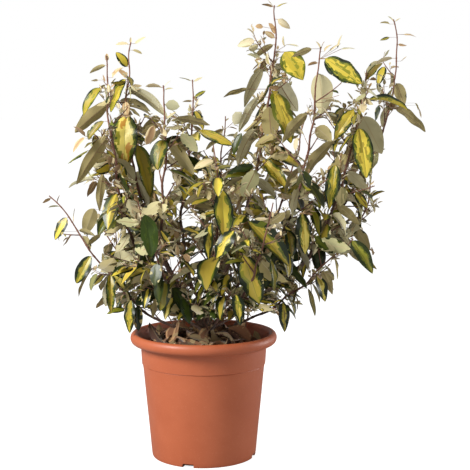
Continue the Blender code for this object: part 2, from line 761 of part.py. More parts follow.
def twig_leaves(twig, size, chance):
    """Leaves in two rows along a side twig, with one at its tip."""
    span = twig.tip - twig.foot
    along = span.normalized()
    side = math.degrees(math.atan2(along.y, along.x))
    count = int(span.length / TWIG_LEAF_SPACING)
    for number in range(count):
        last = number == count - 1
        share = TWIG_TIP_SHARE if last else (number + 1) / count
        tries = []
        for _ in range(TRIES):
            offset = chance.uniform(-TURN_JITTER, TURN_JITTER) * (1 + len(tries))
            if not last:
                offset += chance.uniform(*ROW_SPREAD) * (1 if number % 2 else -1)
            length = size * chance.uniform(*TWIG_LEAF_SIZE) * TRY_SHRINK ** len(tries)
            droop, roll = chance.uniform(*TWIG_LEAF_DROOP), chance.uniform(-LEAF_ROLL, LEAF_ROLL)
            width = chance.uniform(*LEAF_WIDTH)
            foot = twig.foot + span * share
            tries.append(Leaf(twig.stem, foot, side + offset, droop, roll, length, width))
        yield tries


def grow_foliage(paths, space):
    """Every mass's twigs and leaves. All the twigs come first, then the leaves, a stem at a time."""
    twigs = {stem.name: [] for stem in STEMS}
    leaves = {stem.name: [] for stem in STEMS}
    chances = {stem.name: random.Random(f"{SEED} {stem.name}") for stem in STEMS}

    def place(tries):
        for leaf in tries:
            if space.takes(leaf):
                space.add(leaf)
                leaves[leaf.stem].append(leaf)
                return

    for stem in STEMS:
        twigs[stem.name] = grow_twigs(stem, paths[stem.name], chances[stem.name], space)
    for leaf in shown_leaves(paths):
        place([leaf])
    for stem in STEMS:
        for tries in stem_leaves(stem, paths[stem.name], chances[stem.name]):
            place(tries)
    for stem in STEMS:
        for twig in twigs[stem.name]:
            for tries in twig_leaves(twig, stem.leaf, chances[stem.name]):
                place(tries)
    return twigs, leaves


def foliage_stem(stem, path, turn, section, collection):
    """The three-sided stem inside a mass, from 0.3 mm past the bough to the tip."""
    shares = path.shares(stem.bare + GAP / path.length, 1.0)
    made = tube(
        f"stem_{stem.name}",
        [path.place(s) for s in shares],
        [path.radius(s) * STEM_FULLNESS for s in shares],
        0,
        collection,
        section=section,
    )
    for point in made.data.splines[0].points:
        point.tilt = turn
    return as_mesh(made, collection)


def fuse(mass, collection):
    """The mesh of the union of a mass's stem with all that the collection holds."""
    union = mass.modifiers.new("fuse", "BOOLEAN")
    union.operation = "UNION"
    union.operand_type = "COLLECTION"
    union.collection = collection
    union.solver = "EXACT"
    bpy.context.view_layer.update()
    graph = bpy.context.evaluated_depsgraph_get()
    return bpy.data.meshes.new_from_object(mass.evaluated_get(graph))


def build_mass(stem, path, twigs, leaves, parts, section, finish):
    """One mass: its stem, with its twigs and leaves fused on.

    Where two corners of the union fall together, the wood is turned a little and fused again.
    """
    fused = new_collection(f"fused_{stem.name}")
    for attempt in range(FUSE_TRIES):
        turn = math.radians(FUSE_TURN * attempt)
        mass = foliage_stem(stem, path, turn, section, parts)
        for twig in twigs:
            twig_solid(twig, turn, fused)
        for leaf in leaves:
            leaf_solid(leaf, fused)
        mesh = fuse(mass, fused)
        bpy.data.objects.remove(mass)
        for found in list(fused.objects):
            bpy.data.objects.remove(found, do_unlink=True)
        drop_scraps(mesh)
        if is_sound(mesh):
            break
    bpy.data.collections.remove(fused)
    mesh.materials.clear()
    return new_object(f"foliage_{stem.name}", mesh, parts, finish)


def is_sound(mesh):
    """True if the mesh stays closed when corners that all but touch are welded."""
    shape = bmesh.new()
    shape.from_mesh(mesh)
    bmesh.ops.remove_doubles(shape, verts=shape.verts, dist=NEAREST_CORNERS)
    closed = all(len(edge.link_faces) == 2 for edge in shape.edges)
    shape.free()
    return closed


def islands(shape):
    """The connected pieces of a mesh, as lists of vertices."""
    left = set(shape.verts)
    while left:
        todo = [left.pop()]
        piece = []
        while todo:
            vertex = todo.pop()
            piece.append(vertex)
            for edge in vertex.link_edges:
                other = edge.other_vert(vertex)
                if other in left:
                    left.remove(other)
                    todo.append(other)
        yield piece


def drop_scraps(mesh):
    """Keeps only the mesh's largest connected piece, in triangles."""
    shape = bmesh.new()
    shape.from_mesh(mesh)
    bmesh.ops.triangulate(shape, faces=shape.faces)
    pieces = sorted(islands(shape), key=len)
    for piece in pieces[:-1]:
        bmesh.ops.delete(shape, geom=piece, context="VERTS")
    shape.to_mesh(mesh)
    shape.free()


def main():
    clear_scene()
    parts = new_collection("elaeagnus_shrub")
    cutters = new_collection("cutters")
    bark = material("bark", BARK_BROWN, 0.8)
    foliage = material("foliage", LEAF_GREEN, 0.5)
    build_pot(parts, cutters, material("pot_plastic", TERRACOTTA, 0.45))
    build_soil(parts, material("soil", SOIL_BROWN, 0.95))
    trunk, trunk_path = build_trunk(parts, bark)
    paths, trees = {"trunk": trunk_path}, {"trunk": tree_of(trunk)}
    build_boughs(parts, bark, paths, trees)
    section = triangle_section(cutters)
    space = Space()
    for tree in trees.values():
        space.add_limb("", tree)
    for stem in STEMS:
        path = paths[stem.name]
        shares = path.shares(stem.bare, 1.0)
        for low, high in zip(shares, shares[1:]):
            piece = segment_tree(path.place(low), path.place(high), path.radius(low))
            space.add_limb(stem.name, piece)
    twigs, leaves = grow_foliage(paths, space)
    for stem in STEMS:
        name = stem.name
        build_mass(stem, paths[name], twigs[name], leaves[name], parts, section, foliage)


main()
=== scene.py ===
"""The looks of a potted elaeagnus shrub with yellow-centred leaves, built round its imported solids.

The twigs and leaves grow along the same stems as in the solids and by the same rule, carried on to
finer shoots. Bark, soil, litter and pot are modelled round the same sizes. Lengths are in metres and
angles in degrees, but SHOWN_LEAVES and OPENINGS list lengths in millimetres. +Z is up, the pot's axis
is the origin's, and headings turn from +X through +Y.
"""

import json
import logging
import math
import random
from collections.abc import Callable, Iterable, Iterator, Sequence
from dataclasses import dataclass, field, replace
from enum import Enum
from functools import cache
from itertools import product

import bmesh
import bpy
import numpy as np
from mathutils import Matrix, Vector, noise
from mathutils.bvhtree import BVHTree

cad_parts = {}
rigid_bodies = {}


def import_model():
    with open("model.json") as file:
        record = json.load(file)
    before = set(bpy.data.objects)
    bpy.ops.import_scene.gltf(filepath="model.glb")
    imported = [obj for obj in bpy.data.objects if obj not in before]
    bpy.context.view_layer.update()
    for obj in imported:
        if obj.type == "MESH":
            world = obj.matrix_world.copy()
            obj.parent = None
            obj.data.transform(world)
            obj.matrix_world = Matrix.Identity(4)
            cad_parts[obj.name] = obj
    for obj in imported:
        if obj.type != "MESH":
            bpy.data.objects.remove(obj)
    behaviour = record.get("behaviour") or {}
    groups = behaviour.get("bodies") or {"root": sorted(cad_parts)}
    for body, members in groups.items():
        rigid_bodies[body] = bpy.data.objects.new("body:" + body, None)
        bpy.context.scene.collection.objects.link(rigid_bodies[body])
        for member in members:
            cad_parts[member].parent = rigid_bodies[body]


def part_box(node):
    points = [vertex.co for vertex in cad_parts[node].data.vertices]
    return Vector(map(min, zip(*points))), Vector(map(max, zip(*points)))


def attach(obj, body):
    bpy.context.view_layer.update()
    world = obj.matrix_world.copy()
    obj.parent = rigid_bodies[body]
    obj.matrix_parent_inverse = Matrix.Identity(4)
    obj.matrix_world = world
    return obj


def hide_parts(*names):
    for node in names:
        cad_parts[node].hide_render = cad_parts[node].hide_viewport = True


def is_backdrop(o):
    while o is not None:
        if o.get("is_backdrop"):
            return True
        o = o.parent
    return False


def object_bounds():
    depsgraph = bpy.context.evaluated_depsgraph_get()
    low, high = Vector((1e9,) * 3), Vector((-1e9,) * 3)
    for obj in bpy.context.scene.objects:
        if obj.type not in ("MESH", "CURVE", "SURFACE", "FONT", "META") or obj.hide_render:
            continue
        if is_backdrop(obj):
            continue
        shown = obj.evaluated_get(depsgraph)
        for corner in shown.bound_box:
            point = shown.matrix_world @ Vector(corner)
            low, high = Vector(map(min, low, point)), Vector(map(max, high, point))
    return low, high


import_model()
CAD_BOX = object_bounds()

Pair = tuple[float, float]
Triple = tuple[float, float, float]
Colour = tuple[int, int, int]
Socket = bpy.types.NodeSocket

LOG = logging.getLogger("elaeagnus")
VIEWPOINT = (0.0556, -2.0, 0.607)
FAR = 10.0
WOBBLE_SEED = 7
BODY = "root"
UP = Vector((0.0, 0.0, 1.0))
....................
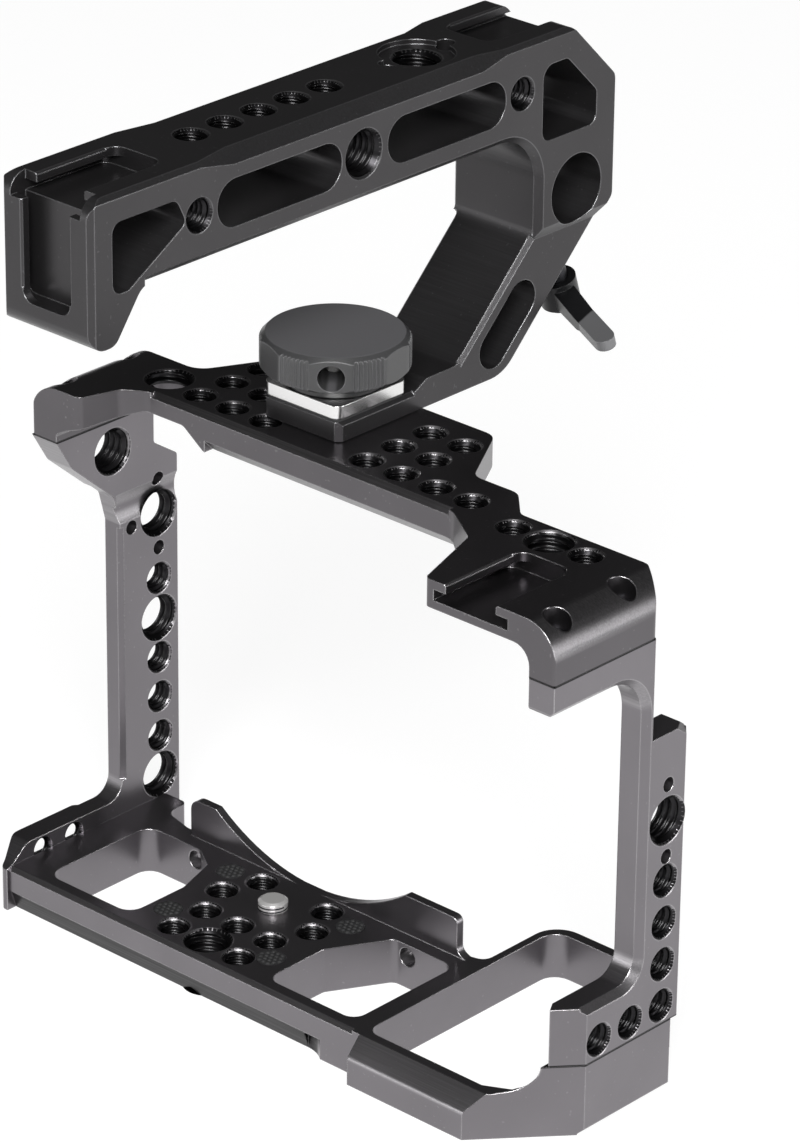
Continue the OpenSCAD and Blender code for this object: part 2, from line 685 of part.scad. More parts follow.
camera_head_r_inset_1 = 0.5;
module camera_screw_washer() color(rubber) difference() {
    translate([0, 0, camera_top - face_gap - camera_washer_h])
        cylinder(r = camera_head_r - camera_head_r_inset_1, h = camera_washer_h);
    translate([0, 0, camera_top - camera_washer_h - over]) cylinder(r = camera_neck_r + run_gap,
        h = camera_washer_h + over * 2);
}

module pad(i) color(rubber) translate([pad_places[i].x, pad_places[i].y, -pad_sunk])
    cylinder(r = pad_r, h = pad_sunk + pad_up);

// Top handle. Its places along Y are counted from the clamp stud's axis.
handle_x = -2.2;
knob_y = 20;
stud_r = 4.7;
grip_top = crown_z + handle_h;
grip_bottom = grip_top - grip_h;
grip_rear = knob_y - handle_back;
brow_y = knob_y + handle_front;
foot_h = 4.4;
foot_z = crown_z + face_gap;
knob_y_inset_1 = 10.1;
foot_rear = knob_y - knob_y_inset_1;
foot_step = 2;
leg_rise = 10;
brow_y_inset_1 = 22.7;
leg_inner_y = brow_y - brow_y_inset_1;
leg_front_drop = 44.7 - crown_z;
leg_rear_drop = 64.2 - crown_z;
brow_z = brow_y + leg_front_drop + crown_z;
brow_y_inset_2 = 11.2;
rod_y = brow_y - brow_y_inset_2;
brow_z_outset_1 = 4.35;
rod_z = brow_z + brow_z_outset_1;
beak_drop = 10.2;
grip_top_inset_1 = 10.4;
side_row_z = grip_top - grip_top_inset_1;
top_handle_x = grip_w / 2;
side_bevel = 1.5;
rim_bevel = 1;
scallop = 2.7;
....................
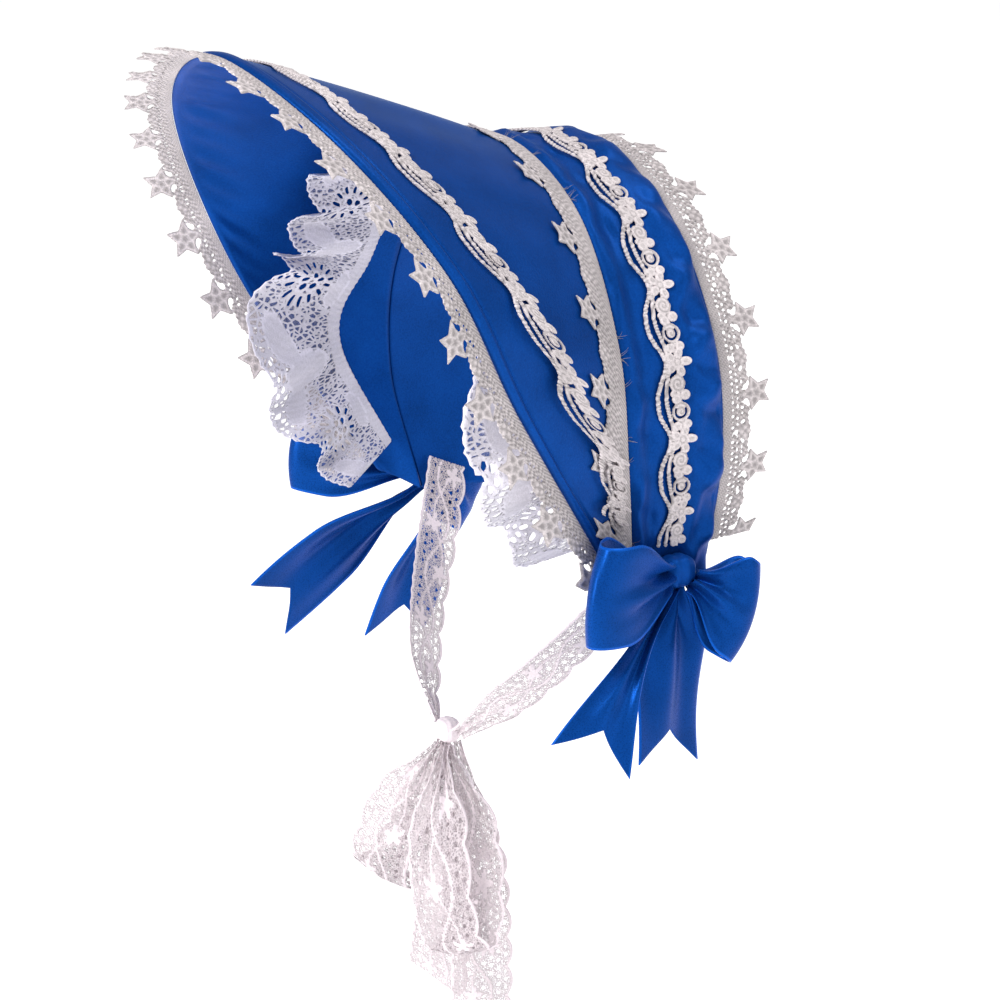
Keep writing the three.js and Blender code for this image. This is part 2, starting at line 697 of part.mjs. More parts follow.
....................
→ WHAT NEEDS TO BE DONE
Look back at the entries above and repeat, unchanged, every line from the line holding "for tree in" through the line holding "record = json.load(file)".

→ COMPLETED EXERCISE
    for tree in trees.values():
        space.add_limb("", tree)
    for stem in STEMS:
        path = paths[stem.name]
        shares = path.shares(stem.bare, 1.0)
        for low, high in zip(shares, shares[1:]):
            piece = segment_tree(path.place(low), path.place(high), path.radius(low))
            space.add_limb(stem.name, piece)
    twigs, leaves = grow_foliage(paths, space)
    for stem in STEMS:
        name = stem.name
        build_mass(stem, paths[name], twigs[name], leaves[name], parts, section, foliage)


main()
=== scene.py ===
"""The looks of a potted elaeagnus shrub with yellow-centred leaves, built round its imported solids.

The twigs and leaves grow along the same stems as in the solids and by the same rule, carried on to
finer shoots. Bark, soil, litter and pot are modelled round the same sizes. Lengths are in metres and
angles in degrees, but SHOWN_LEAVES and OPENINGS list lengths in millimetres. +Z is up, the pot's axis
is the origin's, and headings turn from +X through +Y.
"""

import json
import logging
import math
import random
from collections.abc import Callable, Iterable, Iterator, Sequence
from dataclasses import dataclass, field, replace
from enum import Enum
from functools import cache
from itertools import product

import bmesh
import bpy
import numpy as np
from mathutils import Matrix, Vector, noise
from mathutils.bvhtree import BVHTree

cad_parts = {}
rigid_bodies = {}


def import_model():
    with open("model.json") as file:
        record = json.load(file)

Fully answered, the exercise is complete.